Karya monumental yang berjudul Hayy Bin Yaqzhan membuktikan hal itu. Tulisan
ini sendiri berposisi untuk mengungkapkan jejak-jejak Hellenisme dalam pikiran
Ibnu Thufail dalam konteks upaya penyelarasannya dengan ajaran Islam.
Pembahasan
Disini akan diungkapkan tentang riwayat hidup dan falsafat
hayy bin Yaqzan untuk menberikan gambaran, paling tidak secara umum, apa yang
terkandung dan ingin disampaikan oleh pengarangnya. Ini bermanfaat, terutama
bagi penulis sendiri, untuk lebih memahami karya-karya filosof Islam tersebut
sehingga dapat mengambil inti sari dan memperluas pandangan di bidang pemikiran
Islam.
Riwayat Hidup
Riwayat Hidup
Nama lengkap Ibnu Thufail
adalah Abu Bakar Muhammad ibnu ‘Abd Al-Malik ibnu Muhammad ibnu Thufail. Ia
dilahirkan di Cadix (Wadi Asy), Provinsi Granada, Spanyol, pada tahun 506
H/1110 M. Ibnu Thufail termasuk dalam keluarga suku Arab terkemuka yaitu Qais.

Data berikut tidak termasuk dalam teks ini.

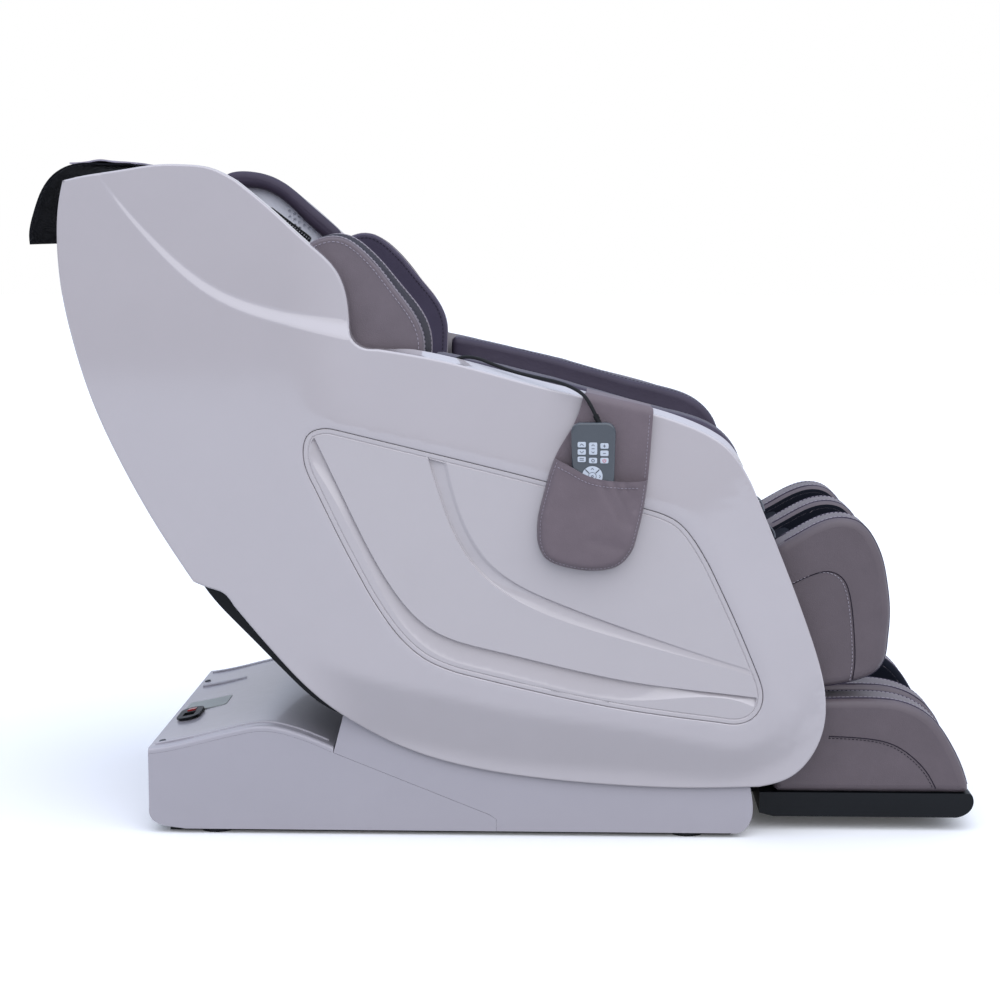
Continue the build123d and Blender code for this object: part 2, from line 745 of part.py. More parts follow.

Dalam bahasa latin ia terkenal dengan sebutan Abu Bacer.[1]
Sebagaimana filosof-filosof
Muslim di masanya, Ibnu Thufail juga memiliki disiplin ilmu dalam berbagai
bidang. Selain sebagai filosof, ia juga ahli dalam kedokteran, matematika,
astronomi, dan penyair yang sangat terkenal dari Dinasti Al-Muwahhid Spanyol.
Ia memulai kariernya sebagai dokter praktik di Granada. Lewat ketenarannya
sebagai dokter, ia diangkat menjadi sekretaris gubernur di provinsi itu.
Kemudian ia diangkat menjadi sekretaris pribadi Gubernur Geuta dan Tangier oleh
putra Al-Mu’min, penguasa Al-Muwahhid spanyol. Selanjutnya ia diangkat menjadi
dokter pemerintah sekaligus menjadi qadhi di pengadilan pada masa Khalifah
Muwahhid Abu Ya’qub Yusuf (558 H – 580 H). [2]
Ibnu Thufail meletakkan jabatan
sebagai dokter pemerintah pada tahun 577 H/1182 M. Karena alasan usianya yang
sudah lanjut, ia menganjurkan kepada khalifah supaya Ibnu Rusyd, muridnya,
menggantikan kedudukannya. Khalifah Abu Yusuf Al-Mansur memenuhi permintaannya
dengan langsung menunjuk Ibnu Rusyd sebagai dokter istana. Semasa hidupnya,
Ibnu Thufail menerima penghargaan dari khalifah. Ketika ia meninggal pun di
Maroko, pada tahun 580 H/1184 M, khalifah ikut menghadiri upacara pemakamannya.
[3]
Karya
Ibnu Thufail sebenarnya
mempunyai banyak karya baik dalam bidang filsafat maupun bidang yang lain
(fisika dan sastra). Hasil karya beliau antara lain Risalah fi Asrar al-hikmah
al-Masyriqiyah (Hayy Ibn Yaqzhan) Rasa'il fi an-Nafs, Biqa' al-Maskunnah wa
Al-Ghair al-Maskunnah. Selain itu beliau juga memiliki beberapa buku tentang
kedokteran serta risalah berisi kumpulan surat-menyurat yang beliau lakukan
dengan Ibnu Rusyd dalam berbagai persoalan filsafat. Ibnu Rusyd mengatakan
bahwa Ibnu Thufail mempunyai pemikiran-pemikiran cemerlang dalam ilmu falak.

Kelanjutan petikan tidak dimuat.